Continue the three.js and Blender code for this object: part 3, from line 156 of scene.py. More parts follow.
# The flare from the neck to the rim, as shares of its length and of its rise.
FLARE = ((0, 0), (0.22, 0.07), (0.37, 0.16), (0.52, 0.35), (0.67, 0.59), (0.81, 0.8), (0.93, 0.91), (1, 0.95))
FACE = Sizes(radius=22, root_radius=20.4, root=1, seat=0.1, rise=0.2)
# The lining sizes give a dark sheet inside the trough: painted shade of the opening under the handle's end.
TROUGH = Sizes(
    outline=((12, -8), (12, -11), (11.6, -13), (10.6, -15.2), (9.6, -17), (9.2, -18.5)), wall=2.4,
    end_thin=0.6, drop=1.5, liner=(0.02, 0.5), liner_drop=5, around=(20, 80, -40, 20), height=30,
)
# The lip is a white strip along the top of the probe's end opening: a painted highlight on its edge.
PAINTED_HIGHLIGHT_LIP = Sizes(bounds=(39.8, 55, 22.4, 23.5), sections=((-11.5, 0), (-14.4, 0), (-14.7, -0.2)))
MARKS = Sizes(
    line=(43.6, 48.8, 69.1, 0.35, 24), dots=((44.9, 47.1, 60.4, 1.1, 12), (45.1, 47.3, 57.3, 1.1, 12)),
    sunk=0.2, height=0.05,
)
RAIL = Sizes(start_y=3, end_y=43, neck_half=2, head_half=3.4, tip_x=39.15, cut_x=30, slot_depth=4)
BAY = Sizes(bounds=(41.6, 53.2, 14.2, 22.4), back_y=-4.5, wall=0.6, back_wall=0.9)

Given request
Extract the whole listing, character for character.

Solution to this problem
Continue the three.js and Blender code for this object: part 3, from line 156 of scene.py. More parts follow.
# The flare from the neck to the rim, as shares of its length and of its rise.
FLARE = ((0, 0), (0.22, 0.07), (0.37, 0.16), (0.52, 0.35), (0.67, 0.59), (0.81, 0.8), (0.93, 0.91), (1, 0.95))
FACE = Sizes(radius=22, root_radius=20.4, root=1, seat=0.1, rise=0.2)
# The lining sizes give a dark sheet inside the trough: painted shade of the opening under the handle's end.
TROUGH = Sizes(
    outline=((12, -8), (12, -11), (11.6, -13), (10.6, -15.2), (9.6, -17), (9.2, -18.5)), wall=2.4,
    end_thin=0.6, drop=1.5, liner=(0.02, 0.5), liner_drop=5, around=(20, 80, -40, 20), height=30,
)
# The lip is a white strip along the top of the probe's end opening: a painted highlight on its edge.
PAINTED_HIGHLIGHT_LIP = Sizes(bounds=(39.8, 55, 22.4, 23.5), sections=((-11.5, 0), (-14.4, 0), (-14.7, -0.2)))
MARKS = Sizes(
    line=(43.6, 48.8, 69.1, 0.35, 24), dots=((44.9, 47.1, 60.4, 1.1, 12), (45.1, 47.3, 57.3, 1.1, 12)),
    sunk=0.2, height=0.05,
)
RAIL = Sizes(start_y=3, end_y=43, neck_half=2, head_half=3.4, tip_x=39.15, cut_x=30, slot_depth=4)
BAY = Sizes(bounds=(41.6, 53.2, 14.2, 22.4), back_y=-4.5, wall=0.6, back_wall=0.9)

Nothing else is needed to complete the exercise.